>> Start

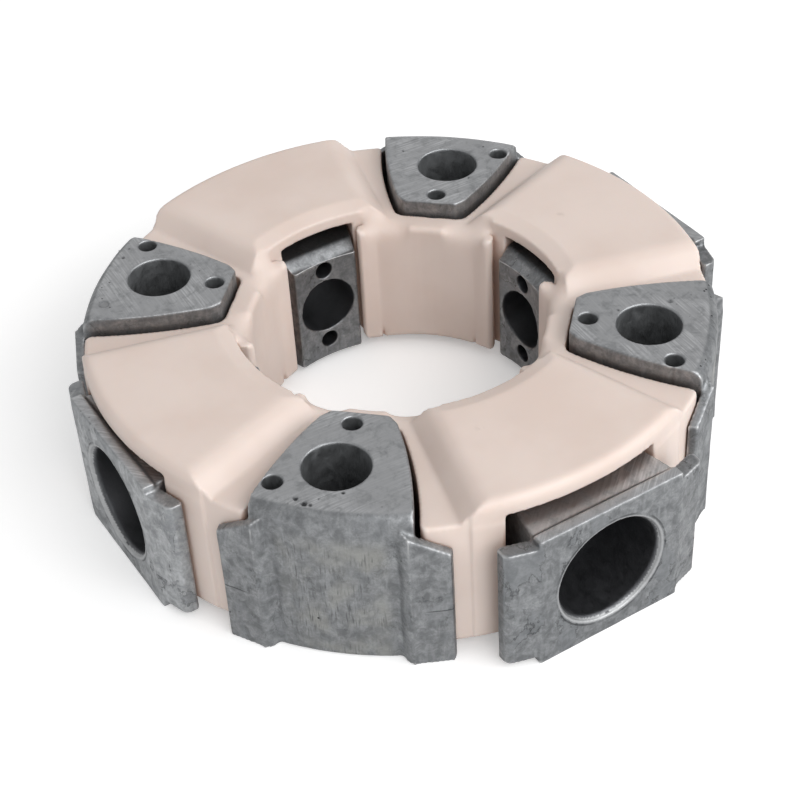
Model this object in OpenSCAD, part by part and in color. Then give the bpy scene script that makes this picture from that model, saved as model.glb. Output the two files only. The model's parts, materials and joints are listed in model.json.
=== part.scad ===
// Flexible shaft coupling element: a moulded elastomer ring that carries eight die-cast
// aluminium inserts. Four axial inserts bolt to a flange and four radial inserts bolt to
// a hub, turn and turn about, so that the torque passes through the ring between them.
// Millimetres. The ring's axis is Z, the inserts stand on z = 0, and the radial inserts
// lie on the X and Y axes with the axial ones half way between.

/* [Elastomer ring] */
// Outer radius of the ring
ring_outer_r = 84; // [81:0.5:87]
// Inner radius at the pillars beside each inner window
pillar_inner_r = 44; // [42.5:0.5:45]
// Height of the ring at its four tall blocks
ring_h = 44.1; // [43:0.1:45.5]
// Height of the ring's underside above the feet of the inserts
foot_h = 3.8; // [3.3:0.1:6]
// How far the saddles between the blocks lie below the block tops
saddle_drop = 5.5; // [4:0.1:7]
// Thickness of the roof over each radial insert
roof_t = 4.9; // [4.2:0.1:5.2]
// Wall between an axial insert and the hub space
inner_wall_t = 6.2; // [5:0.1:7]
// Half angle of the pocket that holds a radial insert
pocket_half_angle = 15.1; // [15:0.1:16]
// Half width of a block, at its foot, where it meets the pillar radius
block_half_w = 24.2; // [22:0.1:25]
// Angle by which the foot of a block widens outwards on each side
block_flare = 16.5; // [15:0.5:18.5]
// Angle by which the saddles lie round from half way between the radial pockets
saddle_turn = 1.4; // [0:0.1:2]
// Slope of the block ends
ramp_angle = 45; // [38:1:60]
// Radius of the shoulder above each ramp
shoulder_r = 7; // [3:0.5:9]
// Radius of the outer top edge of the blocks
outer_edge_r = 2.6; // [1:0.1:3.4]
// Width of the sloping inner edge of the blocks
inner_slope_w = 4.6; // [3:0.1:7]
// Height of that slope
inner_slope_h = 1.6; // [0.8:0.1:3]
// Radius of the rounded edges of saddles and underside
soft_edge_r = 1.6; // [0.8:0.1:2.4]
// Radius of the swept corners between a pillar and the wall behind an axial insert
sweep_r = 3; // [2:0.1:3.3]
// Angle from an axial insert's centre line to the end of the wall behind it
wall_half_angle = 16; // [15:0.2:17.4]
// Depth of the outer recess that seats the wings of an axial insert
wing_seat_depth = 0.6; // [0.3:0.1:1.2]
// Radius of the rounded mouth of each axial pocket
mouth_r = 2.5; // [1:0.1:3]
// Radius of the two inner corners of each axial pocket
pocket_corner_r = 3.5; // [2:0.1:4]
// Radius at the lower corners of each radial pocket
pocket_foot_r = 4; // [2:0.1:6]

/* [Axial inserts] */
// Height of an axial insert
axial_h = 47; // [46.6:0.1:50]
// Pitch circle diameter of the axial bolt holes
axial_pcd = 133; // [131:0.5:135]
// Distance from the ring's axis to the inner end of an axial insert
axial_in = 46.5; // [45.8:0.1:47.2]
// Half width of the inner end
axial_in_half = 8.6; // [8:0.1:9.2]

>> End

Task to carry out: Which lines contain the word "from"? Copy each of them.

Solution to this exercise:
Model this object in OpenSCAD, part by part and in color. Then give the bpy scene script that makes this picture from that model, saved as model.glb. Output the two files only. The model's parts, materials and joints are listed in model.json.
// Angle by which the saddles lie round from half way between the radial pockets
// Angle from an axial insert's centre line to the end of the wall behind it
// Distance from the ring's axis to the inner end of an axial insert